Nobiltà e miseria

13 Luglio 2009 di Stefano Olivari

Un miracolo che ci siano state così poche coltellate come quella di Gunther Parche a Monica Seles, al torneo di Amburgo del 1993 durante una partita con Magdalena Maaleva (la terza delle tre sorelle da quarto di finale). Vedendo la cerimonia di entrata della serba (in realtà con passaporti americano e ungherese) nella Hall of Fame del tennis (una cosa per dare un po’ di vitalità al torneo di Newport, sonnolento ambiente da gesti bianchi), il primo pensiero è andato alla carriera che avrebbe potuto avere (all’epoca della coltellata aveva diciannove anni ed aveva già vinto otto tornei dello Slam: dopo la lunga pausa avrebbe vinto ‘solo’ un Australian Open) ed il secondo alla facilità con cui i grandi campioni sono raggiungibili da qualunque tipo di pazzoide. Non dai giornalisti, docili nelle loro sale stampa con ogni genere di conforto (primo fra tutti il televisore, uguale a quallo che hanno a casa), ma da questuanti vari e soprattutto da antipatizzanti.

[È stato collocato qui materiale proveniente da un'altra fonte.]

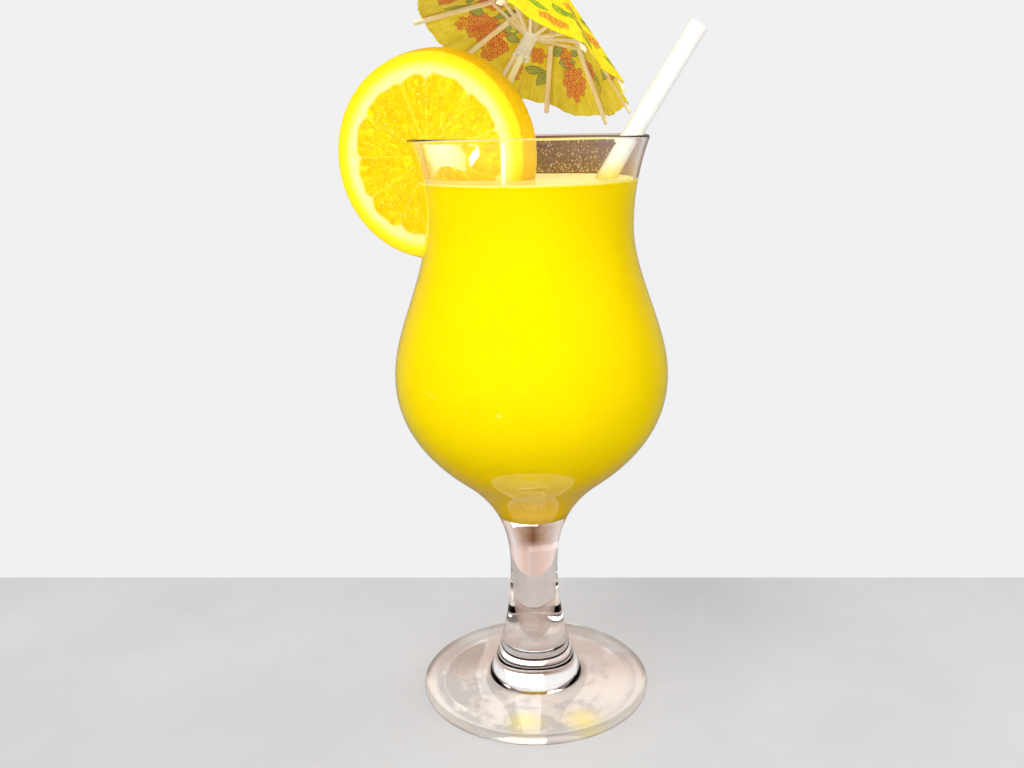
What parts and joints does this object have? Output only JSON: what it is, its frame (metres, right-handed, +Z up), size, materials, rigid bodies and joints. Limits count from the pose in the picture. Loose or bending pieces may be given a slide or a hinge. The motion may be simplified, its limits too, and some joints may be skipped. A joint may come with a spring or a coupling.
{
  "type": "glass of orange juice",
  "caption": "Stemmed cocktail glass full of orange juice, with an orange slice on the rim, a white straw and a paper cocktail umbrella.",
  "frame": {"origin": "centre of the foot's underside, on the surface that the glass stands on", "axes": "+Z up along the glass, +X towards the straw's side, -Y towards the front"},
  "size_m": [0.1118, 0.0962, 0.2299],
  "materials": {
    "glass": "clear, polished",
    "juice": "opaque yellow orange juice, wet and smooth",
    "orange": "wet cut flesh in segments, cream pith, fine-pored peel",
    "straw": "plain white, smooth",
    "stick_wood": "bare light wood",
    "rib_wood": "bare split wood",
    "printed_paper": "thin pleated yellow paper with a plain blossom and leaf print",
    "slider_card": "off-white, matt"
  },
  "bodies": {
    "root": {"glass": "glass", "juice": "juice", "orange_slice": "orange", "straw": "straw", "umbrella_stick": "stick_wood", "umbrella_canopy": "printed_paper", "umbrella_slider": "slider_card", "umbrella_hub": "slider_card", "umbrella_cap": "slider_card", "umbrella_rib_1": "rib_wood", "umbrella_rib_2": "rib_wood", "umbrella_rib_3": "rib_wood", "umbrella_rib_4": "rib_wood", "umbrella_rib_5": "rib_wood", "umbrella_rib_6": "rib_wood", "umbrella_rib_7": "rib_wood", "umbrella_rib_8": "rib_wood", "umbrella_rib_9": "rib_wood", "umbrella_rib_10": "rib_wood", "umbrella_rib_11": "rib_wood", "umbrella_strut_1": "rib_wood", "umbrella_strut_2": "rib_wood", "umbrella_strut_3": "rib_wood", "umbrella_strut_4": "rib_wood", "umbrella_strut_5": "rib_wood", "umbrella_strut_6": "rib_wood", "umbrella_strut_7": "rib_wood", "umbrella_strut_8": "rib_wood", "umbrella_strut_9": "rib_wood", "umbrella_strut_10": "rib_wood", "umbrella_strut_11": "rib_wood"}
  },
  "joints": []
}
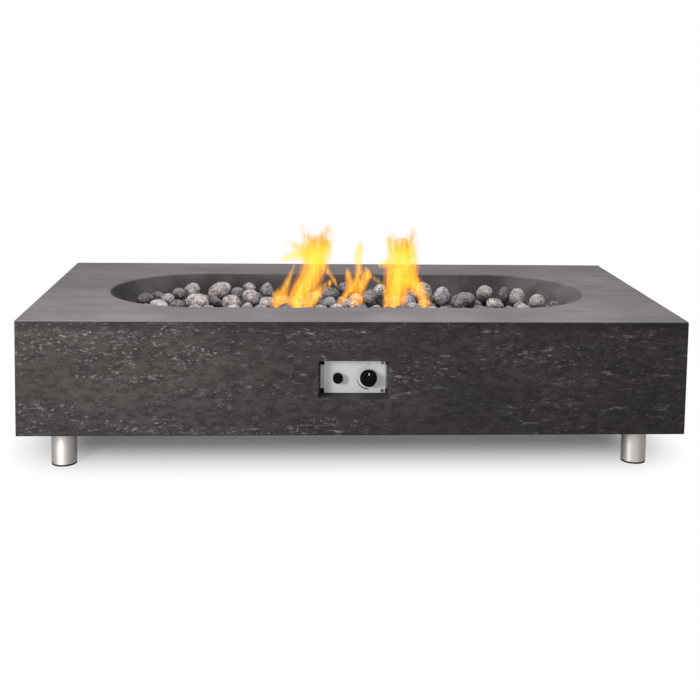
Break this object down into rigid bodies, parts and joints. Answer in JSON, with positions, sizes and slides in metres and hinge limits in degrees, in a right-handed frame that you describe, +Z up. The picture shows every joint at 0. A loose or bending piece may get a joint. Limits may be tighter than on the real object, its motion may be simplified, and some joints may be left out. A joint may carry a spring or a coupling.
{
  "type": "gas fire pit table",
  "caption": "Low rectangular concrete fire pit table with an oval bowl of lava stones over a gas burner, a recessed panel with a control knob and igniter button, and round steel legs.",
  "frame": {"origin": "on the floor under the middle of the table, level with the undersides of the foot pads", "axes": "+X to the right of a person who faces the control panel, along the table's length; +Y from the control panel's side to the back; +Z up"},
  "size_m": [1.5, 0.75, 0.35],
  "materials": {
    "concrete": "matte",
    "lava_stone": "matte",
    "satin_steel": "satin",
    "brushed_plate": "satin",
    "stainless_sheet": "satin",
    "burner_steel": "satin",
    "galvanised_sheet": "matte",
    "zinc_steel": "satin",
    "spring_steel": "satin",
    "brass": "satin",
    "copper": "satin",
    "battery_case": "satin",
    "black_steel": "matte",
    "black_plastic": "satin",
    "white_plastic": "matte",
    "white_ceramic": "satin",
    "pad_rubber": "matte",
    "hose_rubber": "matte",
    "wire_rubber": "matte"
  },
  "bodies": {
    "table_body": {"concrete_casing": "concrete", "leg_bolts": "zinc_steel", "leg_inserts": "zinc_steel", "burner_pan": "stainless_sheet", "h_burner": "burner_steel", "burner_end_caps": "burner_steel", "burner_feet": "burner_steel", "burner_nipple": "zinc_steel", "burner_locknut": "zinc_steel", "air_mixer": "brass", "orifice_elbow": "brass", "electrode_ceramic": "white_ceramic", "electrode_rod": "burner_steel", "thermocouple_probe": "burner_steel", "probe_clips": "stainless_sheet", "control_bracket": "galvanised_sheet", "control_plate": "brushed_plate", "valve_shield": "black_steel", "plate_screws": "zinc_steel", "bracket_screws": "zinc_steel", "bracket_anchors": "black_plastic", "valve_body": "brass", "valve_screws": "zinc_steel", "valve_bonnet": "brass", "gas_inlet_fitting": "brass", "valve_outlet_fitting": "brass", "burner_hose": "hose_rubber", "hose_nuts": "brass", "igniter_barrel": "black_plastic", "igniter_locknut": "black_plastic", "igniter_battery": "battery_case", "igniter_spring": "spring_steel", "igniter_terminals": "brass", "ignition_wire": "wire_rubber", "thermocouple_nut": "brass", "thermocouple_lead": "copper", "lava_stones_large": "lava_stone", "lava_stones_medium": "lava_stone", "lava_stones_small": "lava_stone", "leg_tube_front_left": "satin_steel", "leg_flange_front_left": "galvanised_sheet", "foot_pad_front_left": "pad_rubber", "leg_tube_front_right": "satin_steel", "leg_flange_front_right": "galvanised_sheet", "foot_pad_front_right": "pad_rubber", "leg_tube_back_left": "satin_steel", "leg_flange_back_left": "galvanised_sheet", "foot_pad_back_left": "pad_rubber", "leg_tube_back_right": "satin_steel", "leg_flange_back_right": "galvanised_sheet", "foot_pad_back_right": "pad_rubber"},
    "valve_rotor": {"valve_plug": "brass", "stem_spring": "spring_steel"},
    "knob": {"knob": "black_plastic", "knob_pointer": "white_plastic", "valve_stem": "zinc_steel"},
    "igniter": {"igniter_button": "black_plastic"}
  },
  "joints": [
    {"name": "valve_turn", "type": "hinge", "parent": "table_body", "child": "valve_rotor", "pos_m": [0.029, -0.31, 0.214], "axis": [0, -1, 0], "range_deg": [0, 180]},
    {"name": "knob_push", "type": "slide", "parent": "valve_rotor", "child": "knob", "axis": [0, 1, 0], "range_m": [0, 0.004], "stiffness_N_per_m": 1000, "springref_m": -0.003, "deforming": ["stem_spring"]},
    {"name": "igniter_press", "type": "slide", "parent": "table_body", "child": "igniter", "axis": [0, 1, 0], "range_m": [0, 0.003], "stiffness_N_per_m": 1500, "springref_m": -0.002, "deforming": ["igniter_spring"]}
  ]
}
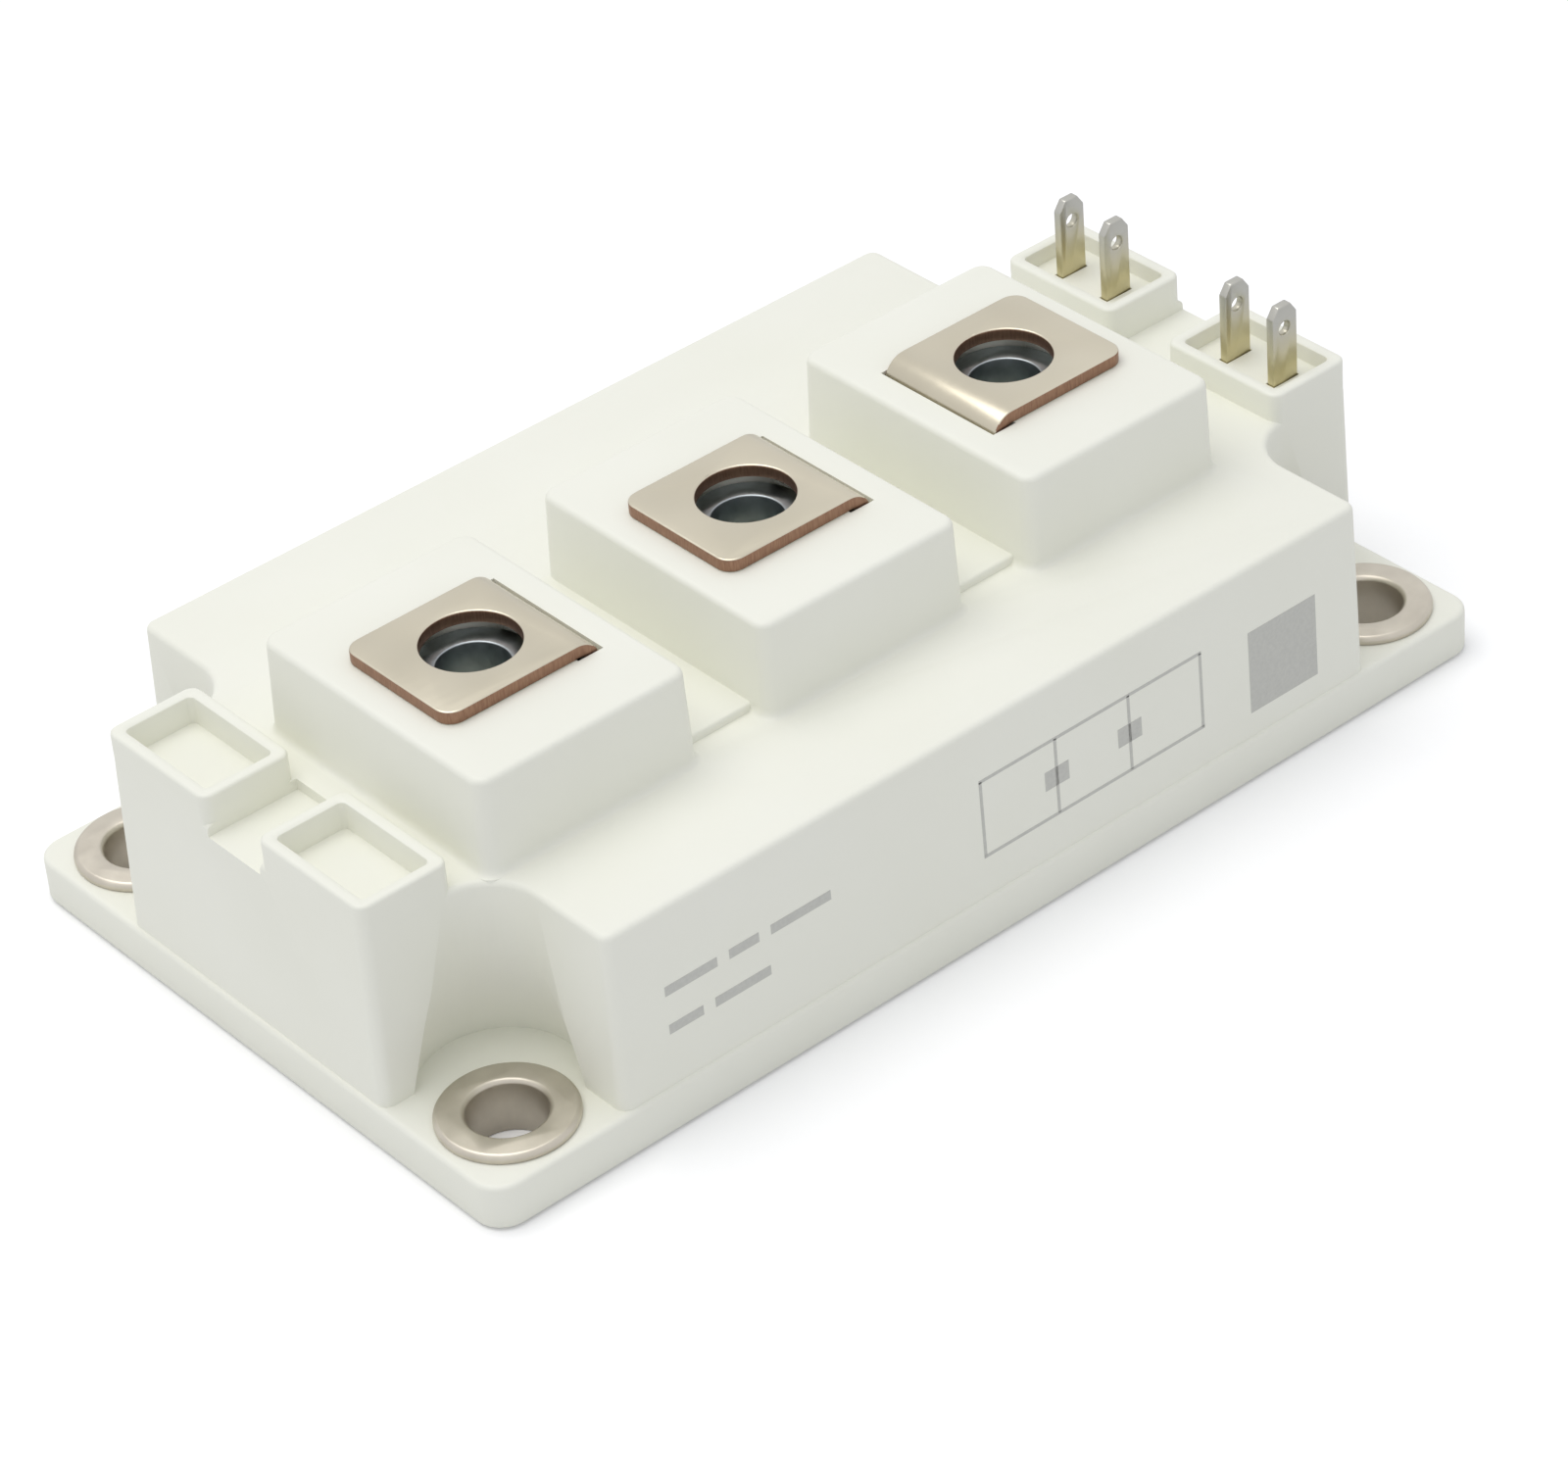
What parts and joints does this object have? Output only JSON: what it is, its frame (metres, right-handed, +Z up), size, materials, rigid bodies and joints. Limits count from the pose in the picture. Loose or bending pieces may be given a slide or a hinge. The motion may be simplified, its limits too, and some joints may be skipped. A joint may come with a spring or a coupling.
{
  "type": "igbt module",
  "caption": "Half-bridge IGBT power module in a moulded housing with screw terminals, flat control tabs and a metal baseplate.",
  "frame": {"origin": "middle of the baseplate's underside", "axes": "+X runs along the module towards the control tabs, +Y across it towards the plain long side, +Z up out of the baseplate"},
  "size_m": [0.1064, 0.0614, 0.0305],
  "materials": {
    "white_plastic": "fine moulded grain",
    "nickel_plate": "nickel-plated copper",
    "eyelet_metal": "rolled and nickel-plated steel",
    "terminal_metal": "satin nickel on copper, bare at the cut edges",
    "nut_steel": "zinc-plated",
    "tab_metal": "tinned tip over brass",
    "ceramic": "fired alumina",
    "tile_copper": "etched copper foil",
    "silicon": "polished silicon, metallised"
  },
  "bodies": {
    "root": {"housing": "white_plastic", "baseplate": "nickel_plate", "mounting_eyelet_1": "eyelet_metal", "mounting_eyelet_2": "eyelet_metal", "mounting_eyelet_3": "eyelet_metal", "mounting_eyelet_4": "eyelet_metal", "power_terminal_1": "terminal_metal", "power_terminal_2": "terminal_metal", "power_terminal_3": "terminal_metal", "terminal_nut_1": "nut_steel", "terminal_nut_2": "nut_steel", "terminal_nut_3": "nut_steel", "control_pin_1": "tab_metal", "control_pin_2": "tab_metal", "control_pin_3": "tab_metal", "control_pin_4": "tab_metal", "tile_backing_1": "tile_copper", "tile_backing_2": "tile_copper", "ceramic_tile_1": "ceramic", "ceramic_tile_2": "ceramic", "tile_copper_1": "tile_copper", "tile_copper_2": "tile_copper", "igbt_chip_1": "silicon", "igbt_chip_2": "silicon", "igbt_chip_3": "silicon", "igbt_chip_4": "silicon", "igbt_chip_5": "silicon", "igbt_chip_6": "silicon", "diode_chip_1": "silicon", "diode_chip_2": "silicon", "diode_chip_3": "silicon", "diode_chip_4": "silicon", "diode_chip_5": "silicon", "diode_chip_6": "silicon"}
  },
  "joints": []
}
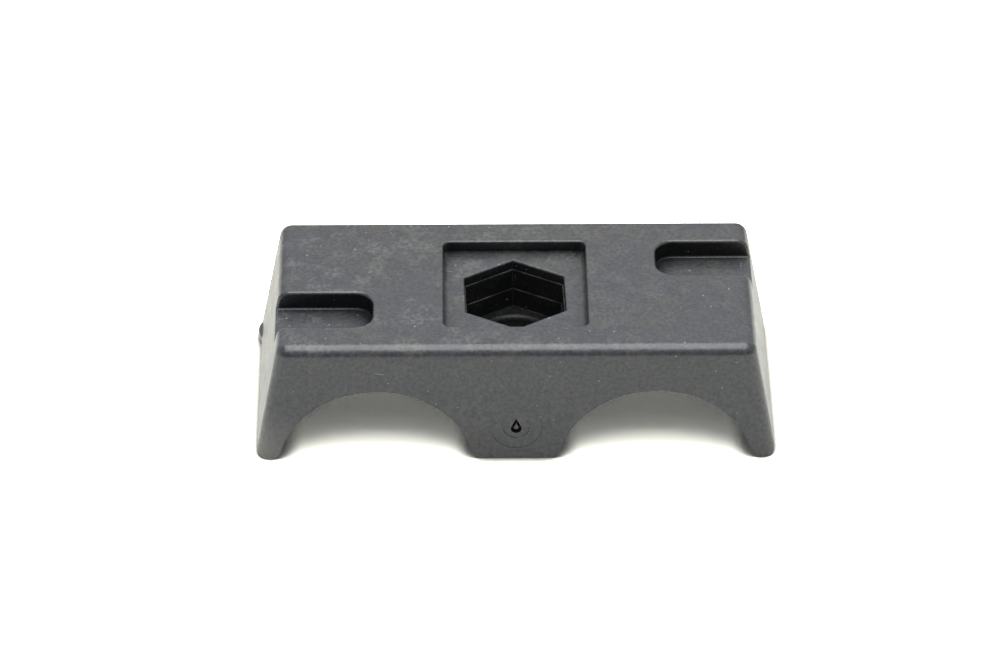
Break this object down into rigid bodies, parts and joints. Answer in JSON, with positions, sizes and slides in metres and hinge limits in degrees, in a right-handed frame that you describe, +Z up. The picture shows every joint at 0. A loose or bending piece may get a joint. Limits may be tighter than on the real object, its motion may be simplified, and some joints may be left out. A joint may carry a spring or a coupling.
{
  "type": "hydraulic tube clamp half",
  "caption": "Moulded plastic saddle that clamps two parallel hydraulic tubes, with a six-sided pocket for the head of one central bolt and an open-ended slot in the top at each end.",
  "frame": {"origin": "on the standing plane of the two end feet, in the middle of the length and the width", "axes": "+X along the length, towards the end whose slot lies behind the middle line; +Y along the tubes, away from the face with the gate mark; +Z up, out of the bolt pocket"},
  "size_m": [0.067, 0.0302, 0.0169],
  "materials": {
    "body": "dark grey moulded plastic, satin, lightly dusty and scuffed"
  },
  "bodies": {
    "root": {"clamp_half": "body"}
  },
  "joints": []
}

Il tennis si è dotato di bodyguard in campo e negli immediati dintorni, ma contro personaggi alla Parche (ossessionato da Steffi Graf, che da poco era stata scalzata dalla Seles dal numero uno del ranking) nel resto dell’esistenza non c’è difesa. Lo sport deve avere quindi qualche divinità che preservi i suoi eroi da guai ancora peggiori di quelli che succedono. Ci sono le divinità ma anche gli esseri umani con le loro miserie: tutte le tenniste di vertice tranne Gabriela Sabatini rifiutarono la proposta, non della Seles ma della WTA, di non cambiare la posizione numero uno fino a quando la Seles non fosse tornata alle gare. Fra le più dure una miserabile Graf, che oggettivamente trasse vantaggio dalla situazione. Dei nove tornei dello Slam prima della coltellata la Seles ne aveva vinti sette, più una finale a Wimbledon 1992 (nel 1991 non partecipò).